This is a stylistic preference, not a correctness issue. A descriptive let binding documents what the right-hand side computed; a single-letter name does not. The rule allows let n = ... and other names in a configurable allowlist for the well-worn cases (unsigned counts), and switches off entirely under #[cfg(test)] where fixtures such as let a = ...; let b = ...; for interchangeable specimens are a recognised idiom.

Example

let m = entry.metadata()?;

Use instead:

let metadata = entry.metadata()?;

Source: src/rules/single_letter_names.rs

perfectionist::unicode_ellipsis_in_comments

WarnU+2026 HORIZONTAL ELLIPSIS in non-doc comments; prefer ...

What it does

Forbids U+2026 HORIZONTAL ELLIPSIS (…) in regular // and /* */ comments. Doc comments (///, //!) are covered by a sibling lint.

Why restrict this?

This is a stylistic preference, not a correctness issue. ASCII ... survives every encoding round-trip, every terminal, every grep invocation, and every git diff viewer without rendering as ? or a tofu box. The Unicode form usually arrives by accident from autocorrect.

Example

// TODO: handle the empty-tree case…

Use instead:

// TODO: handle the empty-tree case...

Source: src/rules/unicode_ellipsis_in_comments.rs

perfectionist::unicode_ellipsis_in_panic_messages

WarnU+2026 HORIZONTAL ELLIPSIS in panic / assertion / expect messages; prefer ...

What it does

Forbids U+2026 HORIZONTAL ELLIPSIS (…) in the message of a panic-family or assertion-style macro (panic!, unimplemented!, todo!, unreachable!, assert!, assert_eq!, assert_ne!, debug_assert*!) and in the expect / expect_err argument on Option and Result. Prefer the three-ASCII-dot form ....

Why restrict this?

This is a stylistic preference, not a correctness issue. Panic and assertion messages surface in stderr, CI logs, crash reporters, and on terminals whose locale or encoding may not be UTF-8. ASCII ... renders identically everywhere.

Example

panic!("could not parse manifest…");
let manifest = load().expect("config missing…");

Use instead:

panic!("could not parse manifest...");
let manifest = load().expect("config missing...");

Custom macros

The macros configuration accepts any macro name, but the lint's per-macro knowledge of which argument is the message only covers the built-in panic / assertion macros. A custom macro added through this knob is treated as if its first argument were the message; an assert_eq!-shaped wrapper would therefore also scan its value-position literals. Adding per-macro skip counts requires extending the configuration schema and is out of scope for the initial rule.

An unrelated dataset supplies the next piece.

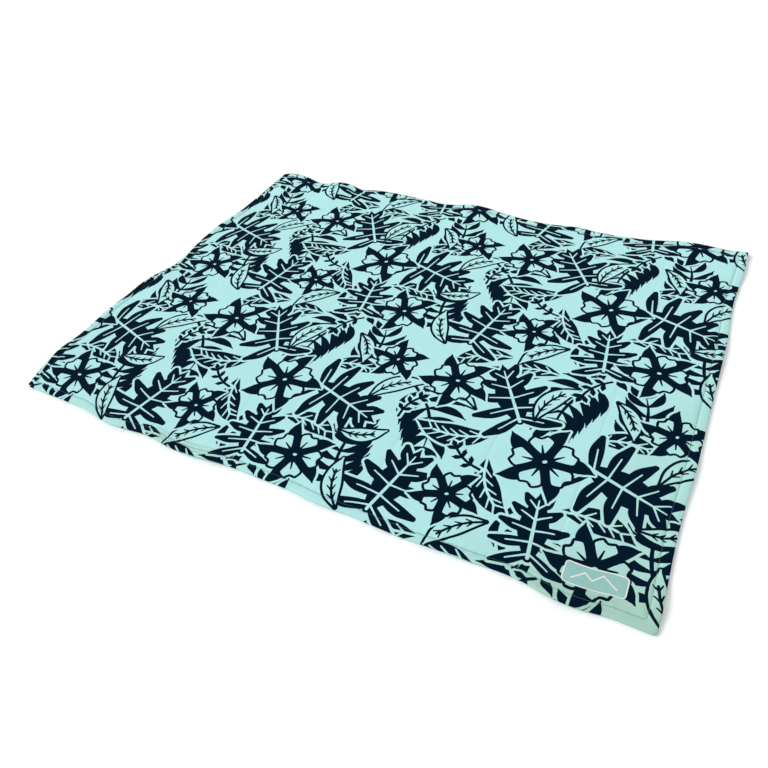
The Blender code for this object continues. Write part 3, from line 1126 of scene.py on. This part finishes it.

Source: src/rules/unicode_ellipsis_in_panic_messages.rs

perfectionist::unknown_perfectionist_lints

Warnlint-control attribute references a perfectionist::* lint that this plugin does not register

What it does

Flags lint-control attributes (allow, warn, deny, forbid, expect, including under cfg_attr) whose lint name starts with perfectionist:: but does not name a lint this plugin actually registers.

Why is this bad?

Typos and stale references in #[allow(perfectionist::...)] silently neutralise the suppression they were written for. rustc's own unknown_lints covers tool-prefixed names inconsistently; this rule fills the gap and offers a "did you mean" hint against the registered set.

Example

#[allow(perfectionist::unicode_ellipsis_in_comment)] // typo
fn legacy() {}

Use instead:

#[allow(perfectionist::unicode_ellipsis_in_comments)]
fn legacy() {}

Source: src/rules/unknown_perfectionist_lints.rs